Repeat the line that contains "coil_heading = radians(COIL_SLOPE_HEADING)", the line that contains "in imported if", and all lines between them, exactly and with no other lines.

RECORDED DATA:
——

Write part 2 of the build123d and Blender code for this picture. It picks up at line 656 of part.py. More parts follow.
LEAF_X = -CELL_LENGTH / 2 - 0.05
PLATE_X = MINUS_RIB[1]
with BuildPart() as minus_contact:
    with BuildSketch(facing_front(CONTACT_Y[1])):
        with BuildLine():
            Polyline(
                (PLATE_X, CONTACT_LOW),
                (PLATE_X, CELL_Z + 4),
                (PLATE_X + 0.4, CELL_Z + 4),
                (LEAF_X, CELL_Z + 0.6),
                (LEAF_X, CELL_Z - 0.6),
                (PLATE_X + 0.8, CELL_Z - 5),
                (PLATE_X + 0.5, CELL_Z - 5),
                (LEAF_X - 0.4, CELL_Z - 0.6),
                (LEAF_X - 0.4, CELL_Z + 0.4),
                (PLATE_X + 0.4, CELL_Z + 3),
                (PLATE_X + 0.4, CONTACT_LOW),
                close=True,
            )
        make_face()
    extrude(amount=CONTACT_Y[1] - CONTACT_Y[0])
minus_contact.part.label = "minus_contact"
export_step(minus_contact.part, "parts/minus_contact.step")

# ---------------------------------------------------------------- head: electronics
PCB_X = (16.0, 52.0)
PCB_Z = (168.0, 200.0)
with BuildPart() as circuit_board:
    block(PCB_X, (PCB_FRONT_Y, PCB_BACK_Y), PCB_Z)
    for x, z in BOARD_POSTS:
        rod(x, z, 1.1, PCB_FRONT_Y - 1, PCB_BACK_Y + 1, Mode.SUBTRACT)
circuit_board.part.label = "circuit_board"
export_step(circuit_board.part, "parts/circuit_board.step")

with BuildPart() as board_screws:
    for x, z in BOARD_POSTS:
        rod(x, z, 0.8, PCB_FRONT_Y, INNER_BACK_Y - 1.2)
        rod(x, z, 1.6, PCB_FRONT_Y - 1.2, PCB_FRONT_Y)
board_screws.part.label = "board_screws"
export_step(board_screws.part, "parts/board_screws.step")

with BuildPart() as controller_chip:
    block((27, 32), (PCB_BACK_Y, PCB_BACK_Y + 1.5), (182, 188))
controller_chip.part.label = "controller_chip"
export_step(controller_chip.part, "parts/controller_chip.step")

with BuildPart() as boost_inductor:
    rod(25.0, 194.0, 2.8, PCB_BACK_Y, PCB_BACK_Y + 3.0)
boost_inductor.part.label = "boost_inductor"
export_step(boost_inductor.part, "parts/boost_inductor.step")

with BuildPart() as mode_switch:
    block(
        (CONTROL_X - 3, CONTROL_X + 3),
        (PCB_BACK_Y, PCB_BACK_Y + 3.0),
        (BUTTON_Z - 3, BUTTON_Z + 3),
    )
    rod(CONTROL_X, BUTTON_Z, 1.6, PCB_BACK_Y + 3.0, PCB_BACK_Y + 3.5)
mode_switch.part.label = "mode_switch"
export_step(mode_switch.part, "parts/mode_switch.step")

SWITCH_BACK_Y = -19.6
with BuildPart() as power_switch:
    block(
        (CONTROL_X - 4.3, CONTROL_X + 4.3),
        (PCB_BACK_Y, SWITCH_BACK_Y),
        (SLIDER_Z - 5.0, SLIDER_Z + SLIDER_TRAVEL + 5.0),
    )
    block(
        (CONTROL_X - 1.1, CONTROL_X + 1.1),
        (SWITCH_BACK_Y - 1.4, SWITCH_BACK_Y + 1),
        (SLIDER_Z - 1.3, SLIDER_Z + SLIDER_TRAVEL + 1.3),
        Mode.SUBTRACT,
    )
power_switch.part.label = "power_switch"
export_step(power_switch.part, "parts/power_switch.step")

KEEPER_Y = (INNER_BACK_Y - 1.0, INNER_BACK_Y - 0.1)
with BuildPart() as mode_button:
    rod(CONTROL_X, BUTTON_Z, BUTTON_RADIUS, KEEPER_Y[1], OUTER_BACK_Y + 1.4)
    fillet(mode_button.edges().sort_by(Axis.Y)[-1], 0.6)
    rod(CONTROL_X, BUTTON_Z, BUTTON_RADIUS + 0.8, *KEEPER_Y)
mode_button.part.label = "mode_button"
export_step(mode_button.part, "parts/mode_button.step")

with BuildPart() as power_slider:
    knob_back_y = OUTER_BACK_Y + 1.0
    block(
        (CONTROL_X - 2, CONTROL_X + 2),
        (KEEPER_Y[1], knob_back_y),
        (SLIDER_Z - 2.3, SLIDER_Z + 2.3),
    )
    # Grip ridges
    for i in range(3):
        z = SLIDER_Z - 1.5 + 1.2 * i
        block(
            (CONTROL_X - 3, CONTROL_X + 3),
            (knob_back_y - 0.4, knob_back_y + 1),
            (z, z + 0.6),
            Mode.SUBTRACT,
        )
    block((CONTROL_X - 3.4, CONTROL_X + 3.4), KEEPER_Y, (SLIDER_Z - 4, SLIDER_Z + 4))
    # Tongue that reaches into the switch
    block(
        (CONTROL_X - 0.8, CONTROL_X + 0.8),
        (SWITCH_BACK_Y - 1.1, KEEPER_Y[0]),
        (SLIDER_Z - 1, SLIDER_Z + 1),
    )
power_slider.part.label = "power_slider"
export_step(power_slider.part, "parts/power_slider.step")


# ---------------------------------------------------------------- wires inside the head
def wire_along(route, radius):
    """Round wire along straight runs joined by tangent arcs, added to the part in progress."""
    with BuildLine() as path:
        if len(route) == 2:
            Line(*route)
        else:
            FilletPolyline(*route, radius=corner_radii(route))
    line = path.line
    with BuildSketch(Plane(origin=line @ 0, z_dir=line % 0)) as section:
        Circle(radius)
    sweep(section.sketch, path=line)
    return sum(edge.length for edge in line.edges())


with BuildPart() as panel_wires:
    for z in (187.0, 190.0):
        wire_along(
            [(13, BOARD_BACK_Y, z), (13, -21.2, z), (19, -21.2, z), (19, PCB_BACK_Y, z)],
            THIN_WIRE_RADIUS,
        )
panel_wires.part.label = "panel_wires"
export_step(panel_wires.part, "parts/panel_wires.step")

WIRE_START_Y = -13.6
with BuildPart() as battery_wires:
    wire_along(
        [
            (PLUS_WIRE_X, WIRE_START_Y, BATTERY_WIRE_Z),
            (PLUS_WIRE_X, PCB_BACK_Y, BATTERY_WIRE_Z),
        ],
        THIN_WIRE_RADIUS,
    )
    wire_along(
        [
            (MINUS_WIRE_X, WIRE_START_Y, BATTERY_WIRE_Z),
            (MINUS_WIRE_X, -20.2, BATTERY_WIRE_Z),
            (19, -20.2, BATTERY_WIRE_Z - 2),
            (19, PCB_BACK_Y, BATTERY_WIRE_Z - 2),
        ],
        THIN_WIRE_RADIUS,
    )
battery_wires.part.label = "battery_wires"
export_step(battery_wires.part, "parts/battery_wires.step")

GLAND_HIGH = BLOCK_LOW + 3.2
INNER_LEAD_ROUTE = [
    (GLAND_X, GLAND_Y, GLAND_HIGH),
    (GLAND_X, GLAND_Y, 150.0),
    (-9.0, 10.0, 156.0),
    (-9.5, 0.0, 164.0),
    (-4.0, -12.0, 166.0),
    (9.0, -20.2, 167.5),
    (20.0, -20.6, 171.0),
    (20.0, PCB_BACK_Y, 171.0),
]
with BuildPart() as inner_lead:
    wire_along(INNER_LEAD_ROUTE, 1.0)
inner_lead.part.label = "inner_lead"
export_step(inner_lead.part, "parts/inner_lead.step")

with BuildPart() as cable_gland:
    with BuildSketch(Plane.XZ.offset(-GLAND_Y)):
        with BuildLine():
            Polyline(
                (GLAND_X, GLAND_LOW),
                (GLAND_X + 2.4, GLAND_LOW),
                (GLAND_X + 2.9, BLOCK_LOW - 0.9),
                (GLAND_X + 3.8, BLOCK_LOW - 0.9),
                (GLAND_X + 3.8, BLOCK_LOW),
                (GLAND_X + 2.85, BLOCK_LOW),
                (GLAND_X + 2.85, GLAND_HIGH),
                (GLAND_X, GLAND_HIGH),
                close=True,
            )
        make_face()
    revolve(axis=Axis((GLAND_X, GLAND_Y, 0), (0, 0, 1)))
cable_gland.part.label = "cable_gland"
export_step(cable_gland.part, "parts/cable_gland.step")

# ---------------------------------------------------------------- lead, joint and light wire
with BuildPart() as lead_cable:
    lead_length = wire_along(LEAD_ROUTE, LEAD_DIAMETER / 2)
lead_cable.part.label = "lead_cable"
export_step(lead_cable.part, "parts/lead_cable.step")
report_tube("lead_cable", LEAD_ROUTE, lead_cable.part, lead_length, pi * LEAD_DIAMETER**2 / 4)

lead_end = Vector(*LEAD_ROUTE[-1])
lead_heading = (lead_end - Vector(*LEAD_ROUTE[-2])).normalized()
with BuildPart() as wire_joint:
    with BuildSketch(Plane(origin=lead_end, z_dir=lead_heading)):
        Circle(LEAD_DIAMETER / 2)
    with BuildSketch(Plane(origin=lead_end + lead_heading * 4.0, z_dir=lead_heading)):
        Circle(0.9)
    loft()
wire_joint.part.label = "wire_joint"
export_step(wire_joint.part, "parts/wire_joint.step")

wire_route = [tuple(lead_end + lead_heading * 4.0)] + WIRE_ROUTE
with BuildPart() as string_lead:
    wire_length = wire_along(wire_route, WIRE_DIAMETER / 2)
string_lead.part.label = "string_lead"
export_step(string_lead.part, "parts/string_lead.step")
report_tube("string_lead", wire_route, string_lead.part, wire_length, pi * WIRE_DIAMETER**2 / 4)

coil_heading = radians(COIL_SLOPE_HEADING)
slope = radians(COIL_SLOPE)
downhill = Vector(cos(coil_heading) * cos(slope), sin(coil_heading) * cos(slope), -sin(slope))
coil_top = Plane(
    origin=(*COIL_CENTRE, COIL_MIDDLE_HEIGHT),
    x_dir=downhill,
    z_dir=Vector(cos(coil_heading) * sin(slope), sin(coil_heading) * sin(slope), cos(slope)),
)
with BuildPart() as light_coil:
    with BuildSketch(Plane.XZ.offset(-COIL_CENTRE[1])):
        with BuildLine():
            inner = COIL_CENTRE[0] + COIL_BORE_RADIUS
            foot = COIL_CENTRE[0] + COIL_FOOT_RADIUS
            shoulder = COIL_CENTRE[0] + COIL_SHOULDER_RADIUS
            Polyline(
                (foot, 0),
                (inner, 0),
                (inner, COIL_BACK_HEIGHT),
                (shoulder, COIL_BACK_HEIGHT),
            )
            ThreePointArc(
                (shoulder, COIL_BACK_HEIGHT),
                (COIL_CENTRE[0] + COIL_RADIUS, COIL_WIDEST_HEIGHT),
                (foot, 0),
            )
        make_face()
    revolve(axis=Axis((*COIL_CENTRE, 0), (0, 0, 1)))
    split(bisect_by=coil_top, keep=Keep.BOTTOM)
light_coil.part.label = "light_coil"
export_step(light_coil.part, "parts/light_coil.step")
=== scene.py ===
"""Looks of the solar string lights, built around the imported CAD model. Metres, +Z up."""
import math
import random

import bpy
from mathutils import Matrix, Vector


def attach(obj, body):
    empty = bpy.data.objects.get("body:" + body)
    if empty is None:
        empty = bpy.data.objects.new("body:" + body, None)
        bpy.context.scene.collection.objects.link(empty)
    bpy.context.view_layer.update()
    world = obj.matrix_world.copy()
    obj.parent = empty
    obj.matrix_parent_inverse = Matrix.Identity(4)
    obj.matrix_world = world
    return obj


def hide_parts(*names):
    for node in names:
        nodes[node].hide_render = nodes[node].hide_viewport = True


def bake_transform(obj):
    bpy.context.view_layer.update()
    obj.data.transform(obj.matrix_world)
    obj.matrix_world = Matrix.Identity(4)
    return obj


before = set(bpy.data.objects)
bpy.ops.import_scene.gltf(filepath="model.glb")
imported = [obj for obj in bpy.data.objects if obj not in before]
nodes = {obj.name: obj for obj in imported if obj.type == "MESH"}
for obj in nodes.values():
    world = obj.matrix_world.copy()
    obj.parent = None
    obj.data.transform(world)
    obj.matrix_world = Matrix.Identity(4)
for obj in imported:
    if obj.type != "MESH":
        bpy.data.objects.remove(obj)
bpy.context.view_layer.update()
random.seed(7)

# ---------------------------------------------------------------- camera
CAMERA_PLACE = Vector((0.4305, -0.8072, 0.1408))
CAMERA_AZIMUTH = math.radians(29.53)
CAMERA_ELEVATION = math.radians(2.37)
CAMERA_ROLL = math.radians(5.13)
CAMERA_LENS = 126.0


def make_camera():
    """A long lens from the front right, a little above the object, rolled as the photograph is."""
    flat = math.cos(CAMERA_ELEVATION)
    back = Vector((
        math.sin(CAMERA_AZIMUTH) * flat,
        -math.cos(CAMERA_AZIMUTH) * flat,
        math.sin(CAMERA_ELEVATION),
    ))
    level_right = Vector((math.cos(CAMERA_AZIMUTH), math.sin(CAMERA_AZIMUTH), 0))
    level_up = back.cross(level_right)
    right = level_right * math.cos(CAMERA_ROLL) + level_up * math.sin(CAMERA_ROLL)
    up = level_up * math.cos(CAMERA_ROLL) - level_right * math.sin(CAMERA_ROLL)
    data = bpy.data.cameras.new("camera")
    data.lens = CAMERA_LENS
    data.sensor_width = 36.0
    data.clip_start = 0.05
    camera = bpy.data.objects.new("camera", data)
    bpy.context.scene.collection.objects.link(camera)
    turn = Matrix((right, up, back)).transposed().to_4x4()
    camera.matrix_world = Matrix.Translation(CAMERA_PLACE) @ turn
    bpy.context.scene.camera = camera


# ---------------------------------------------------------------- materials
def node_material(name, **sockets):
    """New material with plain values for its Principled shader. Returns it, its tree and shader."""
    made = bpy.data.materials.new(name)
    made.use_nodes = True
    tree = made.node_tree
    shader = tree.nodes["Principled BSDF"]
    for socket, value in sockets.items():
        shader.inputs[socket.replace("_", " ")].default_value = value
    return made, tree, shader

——

FINAL RESULT:
coil_heading = radians(COIL_SLOPE_HEADING)
slope = radians(COIL_SLOPE)
downhill = Vector(cos(coil_heading) * cos(slope), sin(coil_heading) * cos(slope), -sin(slope))
coil_top = Plane(
    origin=(*COIL_CENTRE, COIL_MIDDLE_HEIGHT),
    x_dir=downhill,
    z_dir=Vector(cos(coil_heading) * sin(slope), sin(coil_heading) * sin(slope), cos(slope)),
)
with BuildPart() as light_coil:
    with BuildSketch(Plane.XZ.offset(-COIL_CENTRE[1])):
        with BuildLine():
            inner = COIL_CENTRE[0] + COIL_BORE_RADIUS
            foot = COIL_CENTRE[0] + COIL_FOOT_RADIUS
            shoulder = COIL_CENTRE[0] + COIL_SHOULDER_RADIUS
            Polyline(
                (foot, 0),
                (inner, 0),
                (inner, COIL_BACK_HEIGHT),
                (shoulder, COIL_BACK_HEIGHT),
            )
            ThreePointArc(
                (shoulder, COIL_BACK_HEIGHT),
                (COIL_CENTRE[0] + COIL_RADIUS, COIL_WIDEST_HEIGHT),
                (foot, 0),
            )
        make_face()
    revolve(axis=Axis((*COIL_CENTRE, 0), (0, 0, 1)))
    split(bisect_by=coil_top, keep=Keep.BOTTOM)
light_coil.part.label = "light_coil"
export_step(light_coil.part, "parts/light_coil.step")
=== scene.py ===
"""Looks of the solar string lights, built around the imported CAD model. Metres, +Z up."""
import math
import random

import bpy
from mathutils import Matrix, Vector


def attach(obj, body):
    empty = bpy.data.objects.get("body:" + body)
    if empty is None:
        empty = bpy.data.objects.new("body:" + body, None)
        bpy.context.scene.collection.objects.link(empty)
    bpy.context.view_layer.update()
    world = obj.matrix_world.copy()
    obj.parent = empty
    obj.matrix_parent_inverse = Matrix.Identity(4)
    obj.matrix_world = world
    return obj


def hide_parts(*names):
    for node in names:
        nodes[node].hide_render = nodes[node].hide_viewport = True


def bake_transform(obj):
    bpy.context.view_layer.update()
    obj.data.transform(obj.matrix_world)
    obj.matrix_world = Matrix.Identity(4)
    return obj


before = set(bpy.data.objects)
bpy.ops.import_scene.gltf(filepath="model.glb")
imported = [obj for obj in bpy.data.objects if obj not in before]
nodes = {obj.name: obj for obj in imported if obj.type == "MESH"}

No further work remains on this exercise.